Entries with parts and joints
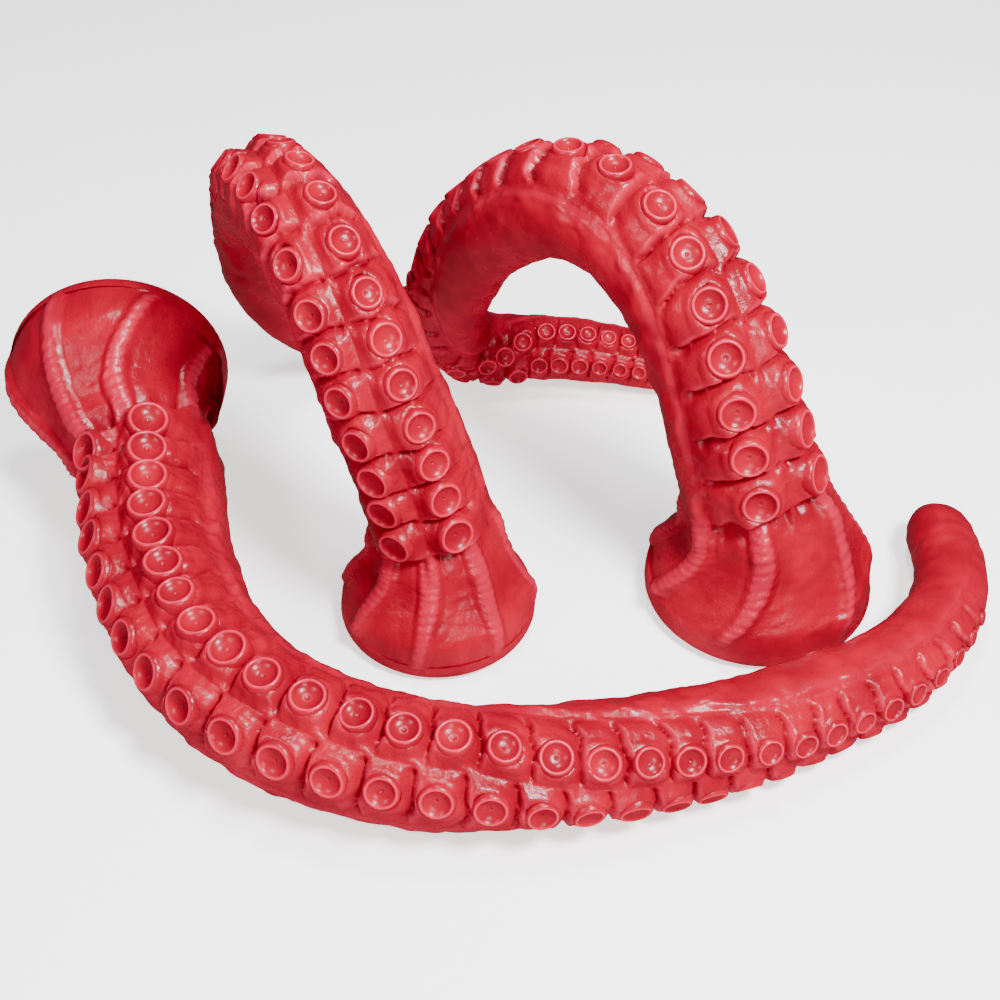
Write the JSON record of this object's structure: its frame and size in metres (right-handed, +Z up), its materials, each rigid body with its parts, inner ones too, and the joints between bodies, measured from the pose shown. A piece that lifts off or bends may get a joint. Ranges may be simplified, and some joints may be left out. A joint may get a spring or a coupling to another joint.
{
  "type": "posable octopus arm set",
  "caption": "Posable octopus arms with flared round feet and paired rows of suckers, soft mouldings on ball-and-socket links; one lies curved, the others stand and arch over.",
  "frame": {"origin": "on the floor, in the middle of the box round the set", "axes": "+X along the lying arm, from its foot to its tip, +Y away from the lying arm towards the tails, +Z up"},
  "size_m": [0.4836, 0.4202, 0.208],
  "materials": {
    "skin": "soft moulded skin, satin, slightly translucent",
    "links": "acetal, moulded",
    "plate": "moulded, matt",
    "post": "turned",
    "screws": "zinc plated"
  },
  "bodies": {
    "lying_foot": {"lying_foot_skin": "skin", "lying_links_0": "links", "lying_foot_plate": "plate", "lying_base_post": "post", "lying_foot_screws": "screws"},
    "lying_arm_1": {"lying_sleeve_1": "skin", "lying_links_1": "links"},
    "lying_arm_2": {"lying_sleeve_2": "skin", "lying_links_2": "links"},
    "lying_arm_3": {"lying_sleeve_3": "skin", "lying_links_3": "links"},
    "lying_tip": {"lying_tip": "skin", "lying_links_4": "links"},
    "arched_foot": {"arched_foot_skin": "skin", "arched_links_0": "links", "arched_foot_plate": "plate", "arched_base_post": "post", "arched_foot_screws": "screws"},
    "arched_arm_1": {"arched_sleeve_1": "skin", "arched_links_1": "links"},
    "arched_arm_2": {"arched_sleeve_2": "skin", "arched_links_2": "links"},
    "arched_arm_3": {"arched_sleeve_3": "skin", "arched_links_3": "links"},
    "arched_tip": {"arched_tip": "skin", "arched_links_4": "links"},
    "small_foot": {"small_foot_skin": "skin", "small_links_0": "links", "small_foot_plate": "plate", "small_base_post": "post", "small_foot_screws": "screws"},
    "small_arm_1": {"small_sleeve_1": "skin", "small_links_1": "links"},
    "small_arm_2": {"small_sleeve_2": "skin", "small_links_2": "links"},
    "small_arm_3": {"small_sleeve_3": "skin", "small_links_3": "links"},
    "small_tip": {"small_tip": "skin", "small_links_4": "links"}
  },
  "joints": [
    {"name": "lying_bend_1", "type": "hinge", "parent": "lying_foot", "child": "lying_arm_1", "pos_m": [-0.13982, -0.09276, 0.03425], "axis": [0, 0, -1], "range_deg": [0, 14]},
    {"name": "lying_bend_2", "type": "hinge", "parent": "lying_arm_1", "child": "lying_arm_2", "pos_m": [-0.04917, -0.17384, 0.03005], "axis": [0, 0, -1], "range_deg": [0, 15]},
    {"name": "lying_bend_3", "type": "hinge", "parent": "lying_arm_2", "child": "lying_arm_3", "pos_m": [0.06867, -0.17118, 0.02636], "axis": [0, 0, -1], "range_deg": [-2, 16]},
    {"name": "lying_bend_4", "type": "hinge", "parent": "lying_arm_3", "child": "lying_tip", "pos_m": [0.1776, -0.12374, 0.02067], "axis": [0, 0, -1], "range_deg": [-5, 16]},
    {"name": "arched_bend_1", "type": "hinge", "parent": "arched_foot", "child": "arched_arm_1", "pos_m": [0.10995, -0.03083, 0.11812], "axis": [0.8486, 0.5291, 0], "range_deg": [0, 10]},
    {"name": "arched_bend_2", "type": "hinge", "parent": "arched_arm_1", "child": "arched_arm_2", "pos_m": [0.04391, 0.02705, 0.17375], "axis": [0.8486, 0.5291, 0], "range_deg": [0, 10]},
    {"name": "arched_bend_3", "type": "hinge", "parent": "arched_arm_2", "child": "arched_arm_3", "pos_m": [-0.0121, 0.08616, 0.09365], "axis": [0, -1, 0], "range_deg": [0, 12]},
    {"name": "arched_bend_4", "type": "hinge", "parent": "arched_arm_3", "child": "arched_tip", "pos_m": [0.04504, 0.11645, 0.02062], "axis": [0, 0, 1], "range_deg": [-12, 12]},
    {"name": "small_bend_1", "type": "hinge", "parent": "small_foot", "child": "small_arm_1", "pos_m": [-0.04018, -0.05039, 0.11458], "axis": [0.9, 0.436, 0], "range_deg": [0, 10]},
    {"name": "small_bend_2", "type": "hinge", "parent": "small_arm_1", "child": "small_arm_2", "pos_m": [-0.08853, 0.01804, 0.18039], "axis": [0.9, 0.436, 0], "range_deg": [0, 12]},
    {"name": "small_bend_3", "type": "hinge", "parent": "small_arm_2", "child": "small_arm_3", "pos_m": [-0.11334, 0.09234, 0.09165], "axis": [0.7071, -0.7071, 0], "range_deg": [0, 12]},
    {"name": "small_bend_4", "type": "hinge", "parent": "small_arm_3", "child": "small_tip", "pos_m": [-0.06583, 0.13645, 0.02031], "axis": [0, 0, 1], "range_deg": [-3, 12]},
    {"name": "lying_place", "type": "slide", "parent": "arched_foot", "child": "lying_foot", "axis": [0, -1, 0], "range_m": [0, 0.12]},
    {"name": "small_lift", "type": "slide", "parent": "arched_foot", "child": "small_foot", "axis": [0, 0, 1], "range_m": [0, 0.1]}
  ]
}
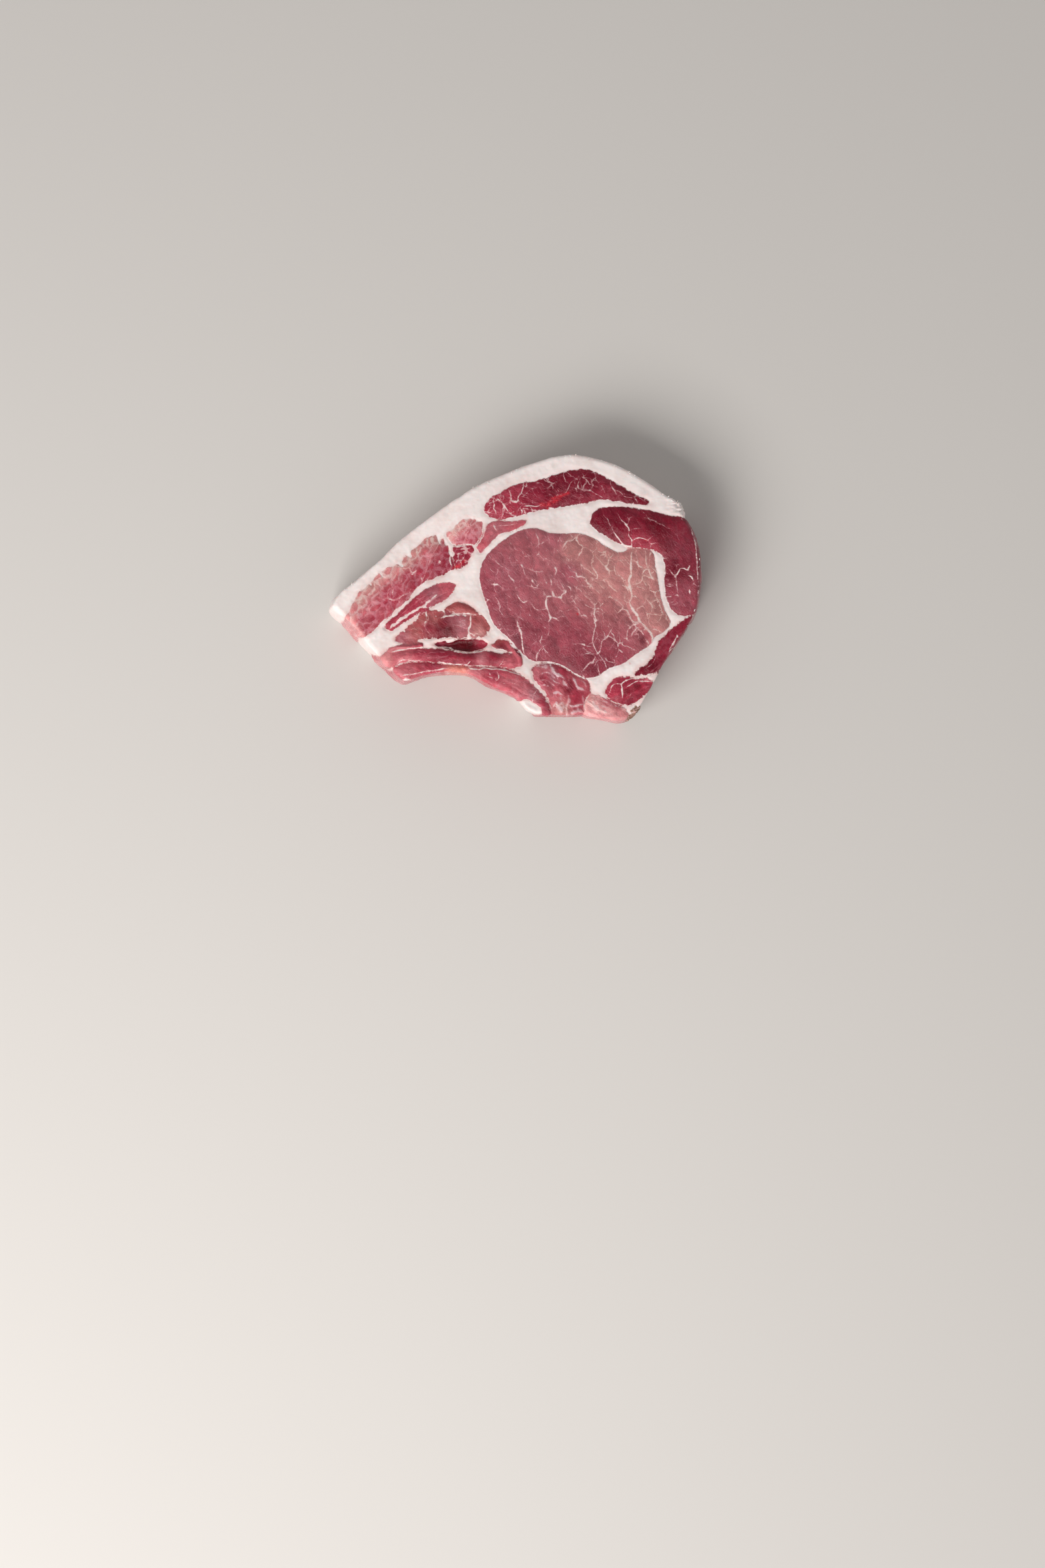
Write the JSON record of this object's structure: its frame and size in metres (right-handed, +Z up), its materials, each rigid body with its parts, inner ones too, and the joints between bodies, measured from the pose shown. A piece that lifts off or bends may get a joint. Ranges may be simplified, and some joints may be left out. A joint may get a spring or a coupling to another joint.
{
  "type": "pork rib chop",
  "caption": "Raw thick-cut pork rib chop lying flat: round marbled loin eye, darker muscles round it, rib-side meat, white fat cap and fat seams.",
  "frame": {"origin": "middle of the chop's box, on the surface it lies on", "axes": "+X from the thin belly end to the spine side, +Y towards the fat cap, +Z up out of the upper cut face"},
  "size_m": [0.1414, 0.1004, 0.0278],
  "materials": {
    "fat": "waxy white pork fat, satin",
    "eye_lean": "moist dusty rose lean with fine white marbling",
    "dark_lean": "moist dark red lean with white threads",
    "pink_lean": "moist pale pink lean in coarse bundles",
    "rib_lean": "wet red lean in strands between the ribs",
    "bone": "rough brown-grey sawn bone"
  },
  "bodies": {
    "root": {"eye_muscle": "eye_lean", "spine_muscle": "dark_lean", "top_muscle": "dark_lean", "flank_muscle": "pink_lean", "fan_upper_muscle": "pink_lean", "fan_end_muscle": "pink_lean", "fan_lower_muscle": "dark_lean", "seam_muscle": "rib_lean", "side_muscle": "dark_lean", "side_lobe_muscle": "dark_lean", "rib_hollow_muscle": "dark_lean", "rib_nub_muscle": "rib_lean", "rib_upper_muscle": "rib_lean", "rib_lower_muscle": "rib_lean", "gristle": "fat", "rib_block_muscle": "rib_lean", "chine_foot_muscle": "rib_lean", "chine_muscle": "dark_lean", "chine_strip_muscle": "dark_lean", "bone_chip": "bone", "fat": "fat"}
  },
  "joints": []
}
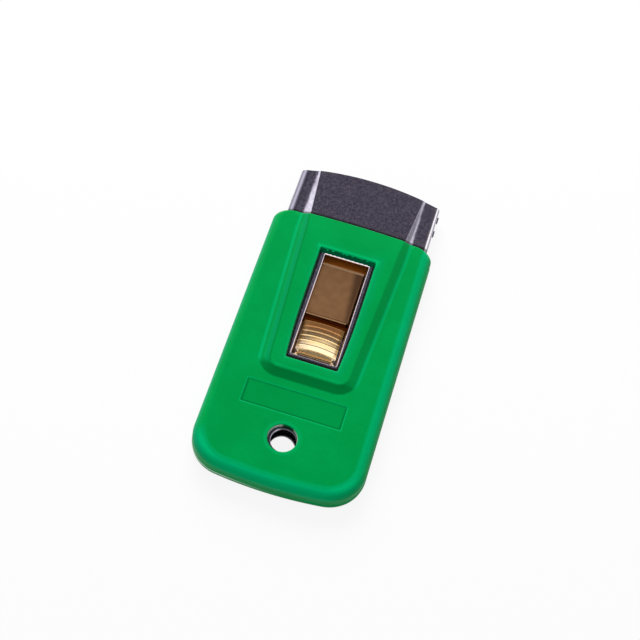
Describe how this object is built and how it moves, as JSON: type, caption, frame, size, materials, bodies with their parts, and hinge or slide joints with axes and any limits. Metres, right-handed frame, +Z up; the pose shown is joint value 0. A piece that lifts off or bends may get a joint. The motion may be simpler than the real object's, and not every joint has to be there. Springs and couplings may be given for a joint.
{
  "type": "safety scraper",
  "caption": "Flat pocket scraper: steel case in a green grip sleeve, with a razor blade on a brass carriage that a ribbed thumb pad slides out of the mouth.",
  "frame": {"origin": "centre of the bounding box in plan, at the sleeve's underside, with the blade drawn in", "axes": "+Y towards the mouth the blade leaves by, +Z up out of the thumb window, +X to the right seen from the rear"},
  "size_m": [0.0484, 0.1068, 0.008],
  "materials": {
    "sleeve_green": "satin soft plastic",
    "case_steel": "bright nickel plate",
    "brass": "polished",
    "razor_steel": "ground"
  },
  "bodies": {
    "case": {"grip_sleeve": "sleeve_green", "upper_case": "case_steel", "lower_case": "case_steel"},
    "carriage": {"blade_carriage": "brass", "blade": "razor_steel", "blade_back": "case_steel", "tongue_rivet_left": "brass", "tongue_rivet_right": "brass"},
    "tongue": {"thumb_tongue": "brass"}
  },
  "joints": [
    {"name": "blade_slide", "type": "slide", "parent": "case", "child": "carriage", "axis": [0, 1, 0], "range_m": [0, 0.0223]},
    {"name": "thumb_press", "type": "hinge", "parent": "carriage", "child": "tongue", "pos_m": [0.0005, -0.0227, 0.004], "axis": [-1, 0, 0], "range_deg": [0, 2], "stiffness_Nm_per_rad": 0.05}
  ]
}
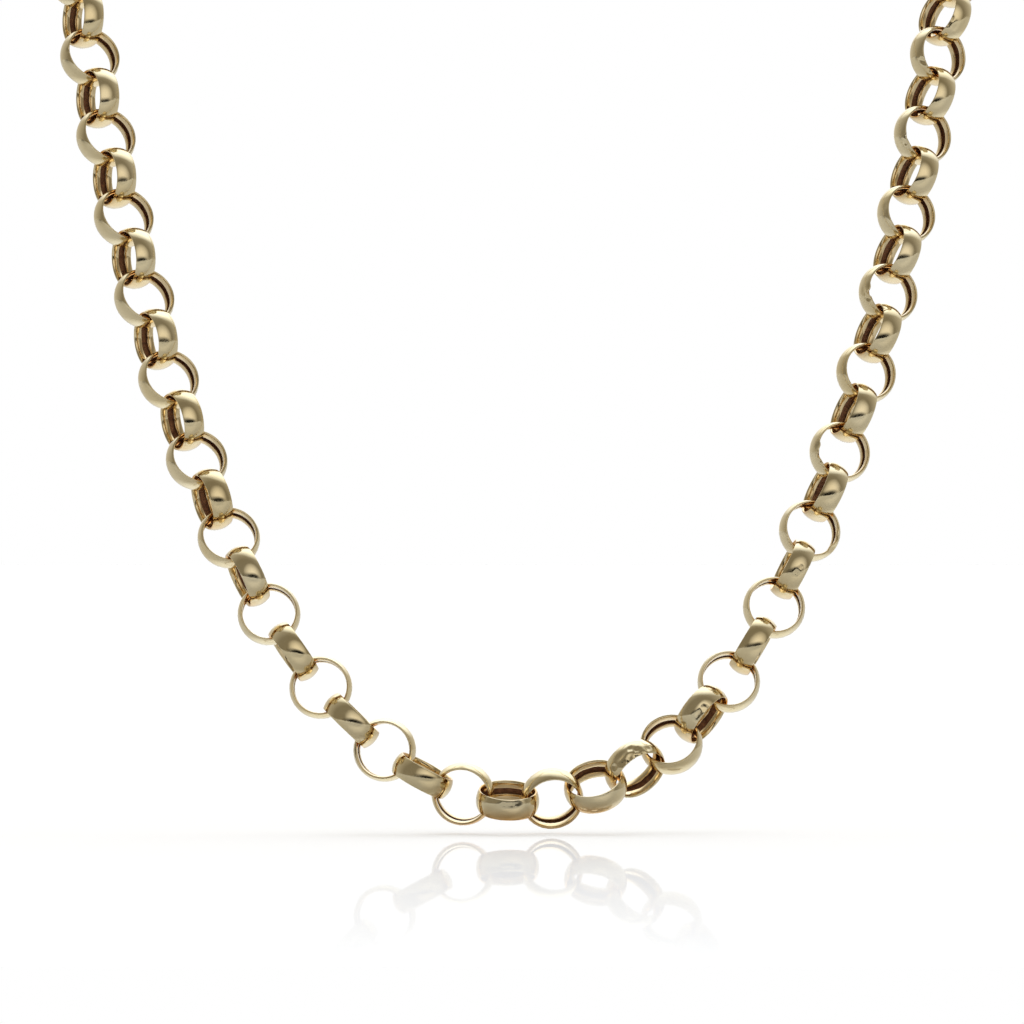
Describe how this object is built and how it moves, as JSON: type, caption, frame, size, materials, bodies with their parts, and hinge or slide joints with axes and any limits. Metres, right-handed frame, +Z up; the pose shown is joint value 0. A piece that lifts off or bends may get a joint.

**Challenge**
Scan the lines for the string "axes". Pick out every line that has it.

**Full response**
  "frame": {"origin": "on the floor, in the middle of the box round the set", "axes": "+X along the lying arm, from its foot to its tip, +Y away from the lying arm towards the tails, +Z up"},
  "frame": {"origin": "middle of the chop's box, on the surface it lies on", "axes": "+X from the thin belly end to the spine side, +Y towards the fat cap, +Z up out of the upper cut face"},
Describe how this object is built and how it moves, as JSON: type, caption, frame, size, materials, bodies with their parts, and hinge or slide joints with axes and any limits. Metres, right-handed frame, +Z up; the pose shown is joint value 0. A piece that lifts off or bends may get a joint. The motion may be simpler than the real object's, and not every joint has to be there. Springs and couplings may be given for a joint.
  "frame": {"origin": "centre of the bounding box in plan, at the sleeve's underside, with the blade drawn in", "axes": "+Y towards the mouth the blade leaves by, +Z up out of the thumb window, +X to the right seen from the rear"},
Describe how this object is built and how it moves, as JSON: type, caption, frame, size, materials, bodies with their parts, and hinge or slide joints with axes and any limits. Metres, right-handed frame, +Z up; the pose shown is joint value 0. A piece that lifts off or bends may get a joint.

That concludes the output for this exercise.